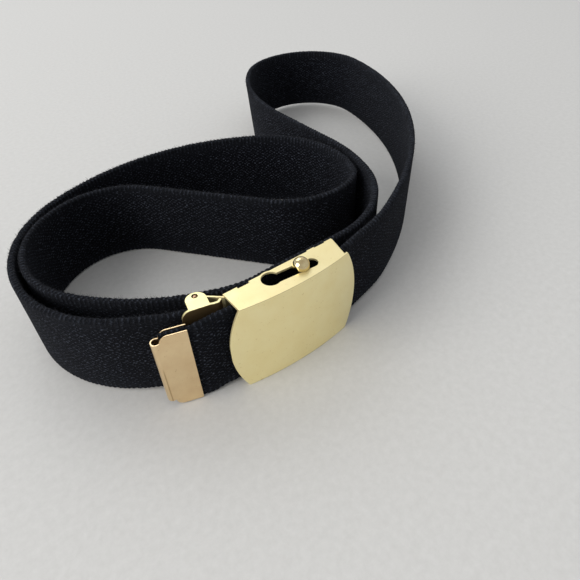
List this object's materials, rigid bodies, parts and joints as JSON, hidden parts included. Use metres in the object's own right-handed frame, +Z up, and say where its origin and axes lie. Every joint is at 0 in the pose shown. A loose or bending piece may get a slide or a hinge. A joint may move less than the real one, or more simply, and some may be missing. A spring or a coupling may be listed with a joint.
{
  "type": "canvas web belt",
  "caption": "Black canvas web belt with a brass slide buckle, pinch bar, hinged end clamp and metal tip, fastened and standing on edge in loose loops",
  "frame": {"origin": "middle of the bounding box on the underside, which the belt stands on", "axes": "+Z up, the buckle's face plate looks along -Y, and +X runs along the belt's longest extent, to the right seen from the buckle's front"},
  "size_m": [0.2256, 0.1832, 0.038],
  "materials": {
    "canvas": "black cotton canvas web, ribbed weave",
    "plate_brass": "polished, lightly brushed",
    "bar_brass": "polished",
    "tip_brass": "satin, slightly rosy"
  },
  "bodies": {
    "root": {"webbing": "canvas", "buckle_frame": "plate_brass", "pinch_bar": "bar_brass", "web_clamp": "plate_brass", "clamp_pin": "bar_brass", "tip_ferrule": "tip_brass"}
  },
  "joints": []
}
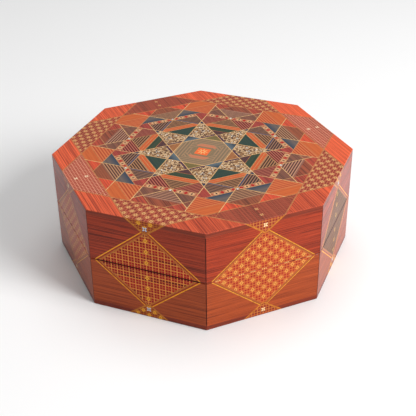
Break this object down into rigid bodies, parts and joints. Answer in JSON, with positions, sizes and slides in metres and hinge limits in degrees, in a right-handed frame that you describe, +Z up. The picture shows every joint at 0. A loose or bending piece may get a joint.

...

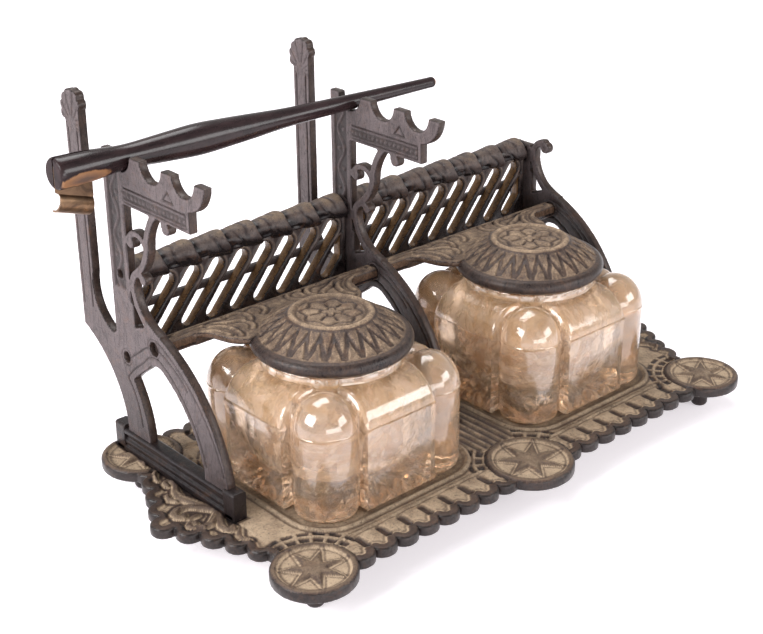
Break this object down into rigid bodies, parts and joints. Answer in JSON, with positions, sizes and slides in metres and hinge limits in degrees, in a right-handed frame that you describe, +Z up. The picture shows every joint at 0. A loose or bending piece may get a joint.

---

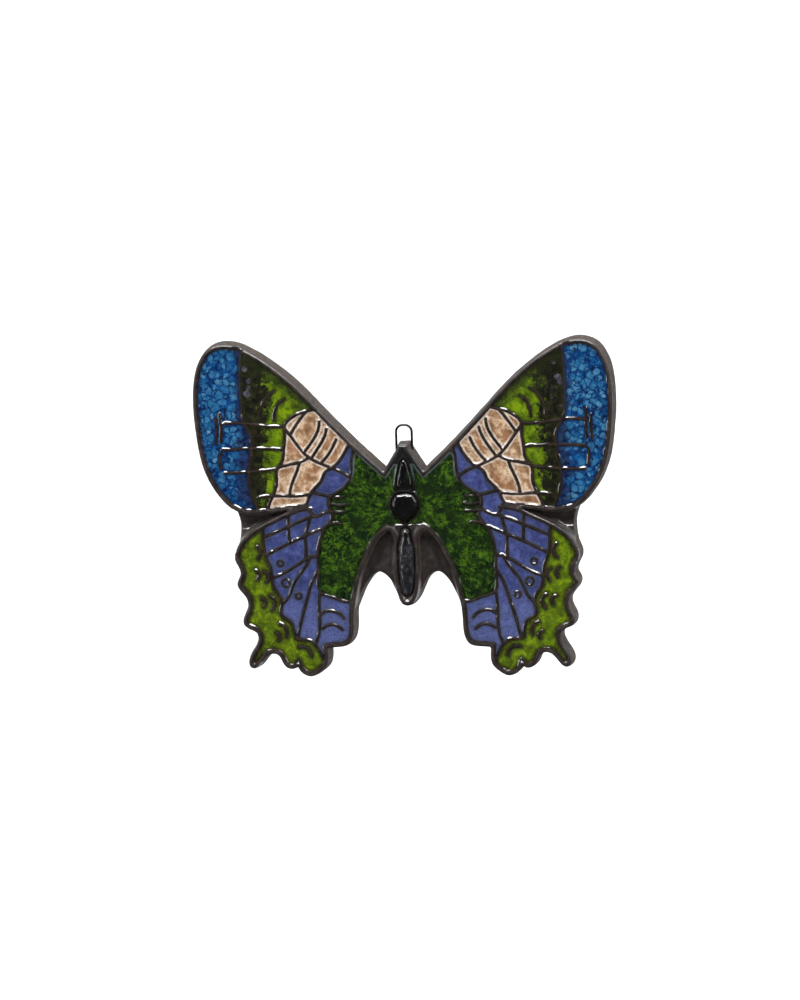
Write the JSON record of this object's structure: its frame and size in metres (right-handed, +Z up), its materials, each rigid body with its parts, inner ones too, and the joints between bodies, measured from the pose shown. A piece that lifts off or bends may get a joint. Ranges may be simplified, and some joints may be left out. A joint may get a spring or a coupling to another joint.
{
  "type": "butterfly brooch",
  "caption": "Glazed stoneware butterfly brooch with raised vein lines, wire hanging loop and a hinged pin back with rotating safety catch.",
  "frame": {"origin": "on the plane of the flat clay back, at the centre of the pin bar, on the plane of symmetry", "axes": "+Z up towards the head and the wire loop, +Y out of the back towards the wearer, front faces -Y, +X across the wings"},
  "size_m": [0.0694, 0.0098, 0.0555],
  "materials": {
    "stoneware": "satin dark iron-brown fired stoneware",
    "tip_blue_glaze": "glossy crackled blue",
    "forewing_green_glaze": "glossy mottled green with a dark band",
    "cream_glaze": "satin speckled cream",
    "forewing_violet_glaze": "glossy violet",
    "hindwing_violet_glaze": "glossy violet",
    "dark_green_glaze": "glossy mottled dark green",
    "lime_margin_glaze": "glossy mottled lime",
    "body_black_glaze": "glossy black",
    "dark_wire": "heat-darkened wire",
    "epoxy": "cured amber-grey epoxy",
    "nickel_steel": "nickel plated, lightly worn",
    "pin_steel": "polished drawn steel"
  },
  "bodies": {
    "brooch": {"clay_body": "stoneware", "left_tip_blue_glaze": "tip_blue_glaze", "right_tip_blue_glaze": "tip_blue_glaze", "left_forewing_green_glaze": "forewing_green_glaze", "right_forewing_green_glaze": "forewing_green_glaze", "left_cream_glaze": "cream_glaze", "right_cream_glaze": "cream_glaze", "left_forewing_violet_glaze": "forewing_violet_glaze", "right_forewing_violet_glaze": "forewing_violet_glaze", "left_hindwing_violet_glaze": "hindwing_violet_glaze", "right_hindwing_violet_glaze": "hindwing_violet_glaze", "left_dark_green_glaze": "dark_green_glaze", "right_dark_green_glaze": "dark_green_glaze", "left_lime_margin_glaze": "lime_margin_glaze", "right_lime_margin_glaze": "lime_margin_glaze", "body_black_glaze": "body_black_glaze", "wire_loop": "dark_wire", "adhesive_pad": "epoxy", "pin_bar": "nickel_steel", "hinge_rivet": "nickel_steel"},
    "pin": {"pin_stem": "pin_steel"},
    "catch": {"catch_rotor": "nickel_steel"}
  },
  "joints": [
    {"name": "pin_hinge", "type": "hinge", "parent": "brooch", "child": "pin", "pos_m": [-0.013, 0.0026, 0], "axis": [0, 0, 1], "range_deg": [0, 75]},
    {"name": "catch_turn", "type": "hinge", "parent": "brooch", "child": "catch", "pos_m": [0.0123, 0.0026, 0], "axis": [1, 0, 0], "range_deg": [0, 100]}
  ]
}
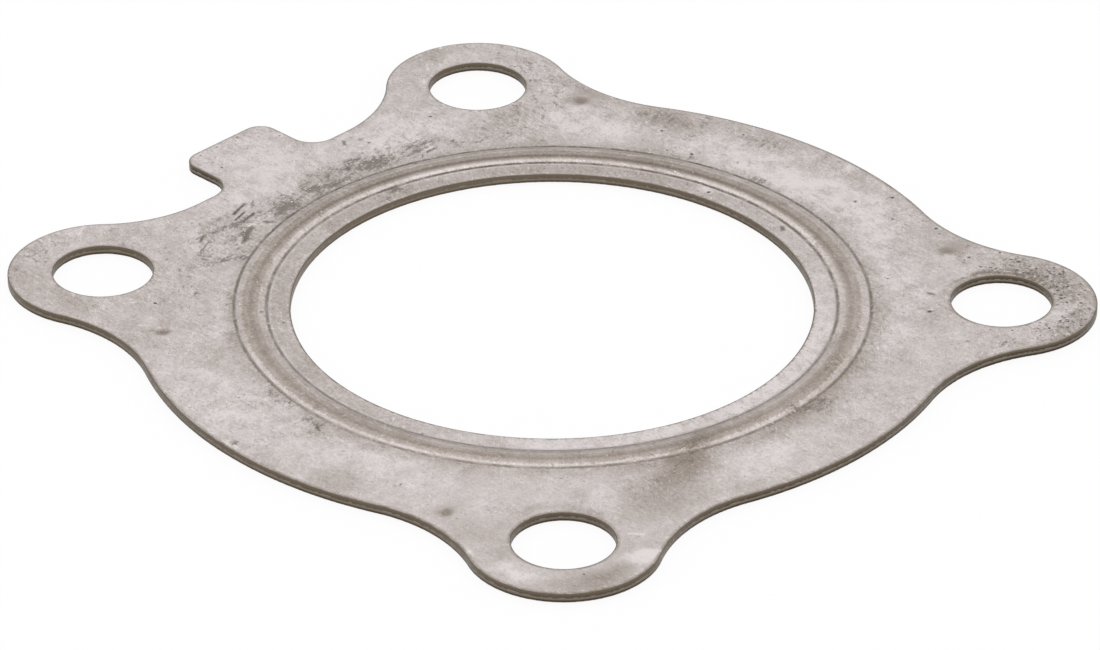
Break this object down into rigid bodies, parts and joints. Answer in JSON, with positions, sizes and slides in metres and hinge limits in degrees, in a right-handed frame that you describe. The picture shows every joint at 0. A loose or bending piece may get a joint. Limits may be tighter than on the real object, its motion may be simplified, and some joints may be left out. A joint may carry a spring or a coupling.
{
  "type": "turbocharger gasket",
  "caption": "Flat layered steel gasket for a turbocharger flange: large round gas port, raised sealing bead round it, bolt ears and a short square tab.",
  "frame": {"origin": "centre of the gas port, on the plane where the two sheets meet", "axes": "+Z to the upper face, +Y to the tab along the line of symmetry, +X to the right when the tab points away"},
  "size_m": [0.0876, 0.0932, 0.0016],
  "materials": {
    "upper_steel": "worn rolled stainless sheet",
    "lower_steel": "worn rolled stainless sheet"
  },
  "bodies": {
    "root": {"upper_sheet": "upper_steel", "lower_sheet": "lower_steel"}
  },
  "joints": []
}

[What is expected]: In the entries above, count each line holding "shown" and report the total and nothing more.

[Task output]: 2